GIVEN EXERCISE: Repeat all of the data precisely.

────────────────────

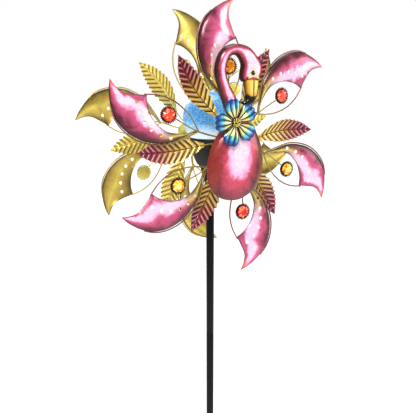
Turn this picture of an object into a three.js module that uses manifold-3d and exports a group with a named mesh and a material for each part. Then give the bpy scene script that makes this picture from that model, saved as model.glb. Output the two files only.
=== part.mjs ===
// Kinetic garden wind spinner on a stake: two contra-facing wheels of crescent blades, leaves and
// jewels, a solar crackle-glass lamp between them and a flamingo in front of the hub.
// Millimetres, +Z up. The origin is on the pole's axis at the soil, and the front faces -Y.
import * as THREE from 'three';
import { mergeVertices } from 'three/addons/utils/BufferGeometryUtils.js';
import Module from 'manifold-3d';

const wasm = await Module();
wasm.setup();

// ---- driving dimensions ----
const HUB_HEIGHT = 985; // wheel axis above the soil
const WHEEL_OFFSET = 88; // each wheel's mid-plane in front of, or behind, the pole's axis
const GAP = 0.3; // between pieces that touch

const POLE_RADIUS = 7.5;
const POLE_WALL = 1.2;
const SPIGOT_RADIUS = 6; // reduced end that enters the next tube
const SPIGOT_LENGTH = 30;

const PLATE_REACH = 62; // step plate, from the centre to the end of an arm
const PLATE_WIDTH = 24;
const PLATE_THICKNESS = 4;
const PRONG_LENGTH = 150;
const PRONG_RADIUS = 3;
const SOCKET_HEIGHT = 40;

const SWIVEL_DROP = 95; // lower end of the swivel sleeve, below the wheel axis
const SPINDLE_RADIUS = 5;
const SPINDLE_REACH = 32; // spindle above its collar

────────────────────

COMPLETE ANSWER:
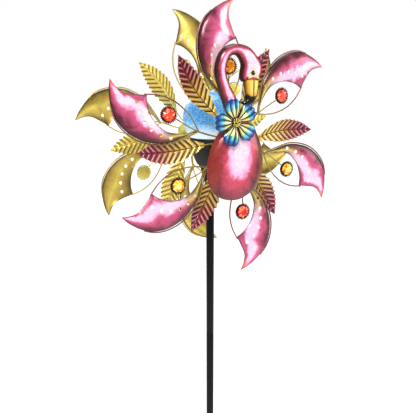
Turn this picture of an object into a three.js module that uses manifold-3d and exports a group with a named mesh and a material for each part. Then give the bpy scene script that makes this picture from that model, saved as model.glb. Output the two files only.
=== part.mjs ===
// Kinetic garden wind spinner on a stake: two contra-facing wheels of crescent blades, leaves and
// jewels, a solar crackle-glass lamp between them and a flamingo in front of the hub.
// Millimetres, +Z up. The origin is on the pole's axis at the soil, and the front faces -Y.
import * as THREE from 'three';
import { mergeVertices } from 'three/addons/utils/BufferGeometryUtils.js';
import Module from 'manifold-3d';

const wasm = await Module();
wasm.setup();

// ---- driving dimensions ----
const HUB_HEIGHT = 985; // wheel axis above the soil
const WHEEL_OFFSET = 88; // each wheel's mid-plane in front of, or behind, the pole's axis
const GAP = 0.3; // between pieces that touch

const POLE_RADIUS = 7.5;
const POLE_WALL = 1.2;
const SPIGOT_RADIUS = 6; // reduced end that enters the next tube
const SPIGOT_LENGTH = 30;

const PLATE_REACH = 62; // step plate, from the centre to the end of an arm
const PLATE_WIDTH = 24;
const PLATE_THICKNESS = 4;
const PRONG_LENGTH = 150;
const PRONG_RADIUS = 3;
const SOCKET_HEIGHT = 40;

const SWIVEL_DROP = 95; // lower end of the swivel sleeve, below the wheel axis
const SPINDLE_RADIUS = 5;
const SPINDLE_REACH = 32; // spindle above its collar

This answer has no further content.